# SHORT PROBLEM:
Determine how many lines hold "where" and give only that number.

A block of data:
#####

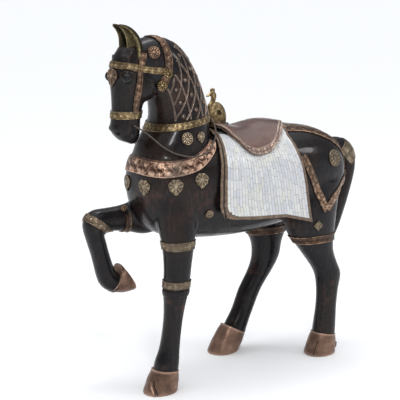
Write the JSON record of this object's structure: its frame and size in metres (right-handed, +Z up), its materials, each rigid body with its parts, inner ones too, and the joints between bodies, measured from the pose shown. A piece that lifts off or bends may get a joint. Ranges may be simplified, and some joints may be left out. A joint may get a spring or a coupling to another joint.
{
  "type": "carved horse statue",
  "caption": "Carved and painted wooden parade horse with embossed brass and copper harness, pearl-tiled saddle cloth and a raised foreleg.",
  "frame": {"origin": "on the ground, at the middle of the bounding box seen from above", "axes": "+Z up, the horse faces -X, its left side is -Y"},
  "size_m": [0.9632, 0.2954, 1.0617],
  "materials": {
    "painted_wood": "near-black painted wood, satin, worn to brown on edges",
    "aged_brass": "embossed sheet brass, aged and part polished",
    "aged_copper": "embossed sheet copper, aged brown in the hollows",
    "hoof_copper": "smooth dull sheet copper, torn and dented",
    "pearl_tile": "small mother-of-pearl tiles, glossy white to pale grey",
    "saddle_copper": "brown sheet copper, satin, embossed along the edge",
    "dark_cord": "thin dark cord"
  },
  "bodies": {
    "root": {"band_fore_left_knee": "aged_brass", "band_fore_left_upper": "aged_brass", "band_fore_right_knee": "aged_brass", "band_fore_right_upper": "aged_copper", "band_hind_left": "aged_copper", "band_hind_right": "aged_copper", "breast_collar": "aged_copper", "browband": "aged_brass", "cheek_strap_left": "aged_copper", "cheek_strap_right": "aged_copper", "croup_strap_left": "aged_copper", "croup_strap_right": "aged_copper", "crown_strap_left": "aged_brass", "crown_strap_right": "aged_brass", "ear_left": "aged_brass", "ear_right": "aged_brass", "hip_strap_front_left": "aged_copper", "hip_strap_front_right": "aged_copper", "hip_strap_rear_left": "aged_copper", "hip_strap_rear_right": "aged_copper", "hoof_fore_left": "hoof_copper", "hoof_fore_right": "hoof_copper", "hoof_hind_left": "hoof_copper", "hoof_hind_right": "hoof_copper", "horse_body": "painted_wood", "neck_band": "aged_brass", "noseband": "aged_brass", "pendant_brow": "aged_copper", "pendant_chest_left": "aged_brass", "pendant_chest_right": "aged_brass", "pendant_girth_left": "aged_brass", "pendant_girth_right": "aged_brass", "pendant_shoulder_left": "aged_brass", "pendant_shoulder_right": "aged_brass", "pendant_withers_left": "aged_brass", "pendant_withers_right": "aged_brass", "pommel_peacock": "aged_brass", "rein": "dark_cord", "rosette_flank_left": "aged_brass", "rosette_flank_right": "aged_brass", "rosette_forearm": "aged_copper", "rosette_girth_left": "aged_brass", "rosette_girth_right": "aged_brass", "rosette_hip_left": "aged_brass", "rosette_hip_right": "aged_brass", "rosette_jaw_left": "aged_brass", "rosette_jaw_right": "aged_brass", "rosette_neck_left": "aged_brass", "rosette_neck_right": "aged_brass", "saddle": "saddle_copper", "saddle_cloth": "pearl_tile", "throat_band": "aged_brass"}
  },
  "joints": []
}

#####

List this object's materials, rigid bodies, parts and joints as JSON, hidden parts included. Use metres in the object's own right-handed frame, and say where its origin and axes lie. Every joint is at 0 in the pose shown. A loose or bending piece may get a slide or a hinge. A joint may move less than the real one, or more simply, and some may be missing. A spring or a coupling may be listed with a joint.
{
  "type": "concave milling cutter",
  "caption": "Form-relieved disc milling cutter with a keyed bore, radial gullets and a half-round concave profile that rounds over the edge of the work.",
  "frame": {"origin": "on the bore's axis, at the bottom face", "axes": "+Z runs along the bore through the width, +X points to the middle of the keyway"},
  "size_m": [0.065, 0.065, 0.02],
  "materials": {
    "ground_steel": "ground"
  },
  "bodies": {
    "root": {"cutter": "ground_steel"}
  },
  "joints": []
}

#####

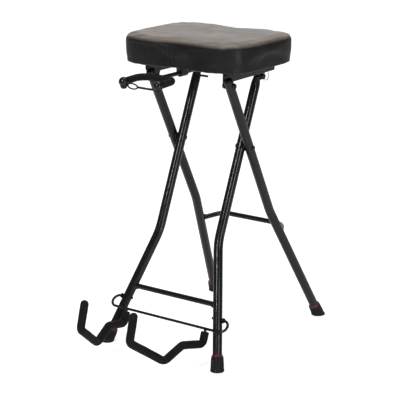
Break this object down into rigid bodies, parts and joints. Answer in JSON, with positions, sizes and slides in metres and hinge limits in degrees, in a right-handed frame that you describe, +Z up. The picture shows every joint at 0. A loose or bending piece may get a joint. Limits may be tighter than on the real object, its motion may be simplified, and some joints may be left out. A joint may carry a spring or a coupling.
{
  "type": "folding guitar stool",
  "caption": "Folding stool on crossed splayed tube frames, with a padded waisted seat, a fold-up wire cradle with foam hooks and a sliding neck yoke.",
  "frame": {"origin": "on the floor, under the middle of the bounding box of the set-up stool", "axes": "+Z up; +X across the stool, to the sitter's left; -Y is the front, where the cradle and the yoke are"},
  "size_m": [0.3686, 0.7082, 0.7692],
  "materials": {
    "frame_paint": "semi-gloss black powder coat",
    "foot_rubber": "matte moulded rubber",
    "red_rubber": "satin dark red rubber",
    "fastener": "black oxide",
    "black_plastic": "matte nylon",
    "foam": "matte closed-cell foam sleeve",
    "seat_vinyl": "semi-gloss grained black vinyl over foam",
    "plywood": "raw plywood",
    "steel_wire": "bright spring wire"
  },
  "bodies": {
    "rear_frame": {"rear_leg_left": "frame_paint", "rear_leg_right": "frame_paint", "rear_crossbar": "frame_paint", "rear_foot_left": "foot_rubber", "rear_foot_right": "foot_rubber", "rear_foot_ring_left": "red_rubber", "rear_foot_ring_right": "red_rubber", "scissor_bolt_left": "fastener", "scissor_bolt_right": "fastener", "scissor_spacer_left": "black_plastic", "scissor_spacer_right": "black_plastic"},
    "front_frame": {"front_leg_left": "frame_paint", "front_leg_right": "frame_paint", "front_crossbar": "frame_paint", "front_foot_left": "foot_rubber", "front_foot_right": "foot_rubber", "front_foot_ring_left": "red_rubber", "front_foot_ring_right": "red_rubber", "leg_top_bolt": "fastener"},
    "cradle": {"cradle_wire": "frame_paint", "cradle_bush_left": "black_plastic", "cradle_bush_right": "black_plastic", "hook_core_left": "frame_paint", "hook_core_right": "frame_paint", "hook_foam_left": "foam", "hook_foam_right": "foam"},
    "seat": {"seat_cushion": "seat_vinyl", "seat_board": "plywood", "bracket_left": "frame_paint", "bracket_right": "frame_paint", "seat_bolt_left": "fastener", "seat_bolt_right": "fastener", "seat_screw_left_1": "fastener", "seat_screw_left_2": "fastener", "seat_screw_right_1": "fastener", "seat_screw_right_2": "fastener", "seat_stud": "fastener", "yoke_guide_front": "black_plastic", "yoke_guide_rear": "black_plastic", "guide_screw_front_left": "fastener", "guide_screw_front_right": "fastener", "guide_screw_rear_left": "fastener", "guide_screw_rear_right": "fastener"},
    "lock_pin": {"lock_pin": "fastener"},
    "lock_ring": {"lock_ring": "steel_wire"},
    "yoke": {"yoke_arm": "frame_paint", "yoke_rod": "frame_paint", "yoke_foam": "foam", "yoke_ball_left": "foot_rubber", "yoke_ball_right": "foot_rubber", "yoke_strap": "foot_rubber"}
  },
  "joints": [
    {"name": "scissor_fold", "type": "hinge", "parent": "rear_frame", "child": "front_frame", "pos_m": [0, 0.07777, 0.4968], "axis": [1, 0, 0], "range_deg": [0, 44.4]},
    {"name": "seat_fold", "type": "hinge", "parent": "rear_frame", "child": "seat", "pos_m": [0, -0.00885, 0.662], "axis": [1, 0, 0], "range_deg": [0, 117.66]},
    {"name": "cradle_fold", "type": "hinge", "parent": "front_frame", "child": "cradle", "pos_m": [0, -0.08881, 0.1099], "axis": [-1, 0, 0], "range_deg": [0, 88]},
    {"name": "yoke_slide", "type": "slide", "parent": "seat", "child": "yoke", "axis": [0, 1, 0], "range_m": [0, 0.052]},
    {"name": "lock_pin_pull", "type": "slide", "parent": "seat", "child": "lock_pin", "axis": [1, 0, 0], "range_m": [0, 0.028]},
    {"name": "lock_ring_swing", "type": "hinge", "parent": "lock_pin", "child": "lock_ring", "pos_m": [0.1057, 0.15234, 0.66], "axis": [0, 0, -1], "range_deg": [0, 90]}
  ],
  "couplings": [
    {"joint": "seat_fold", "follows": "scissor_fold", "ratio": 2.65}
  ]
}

#####

# RESPONSE BELOW:
2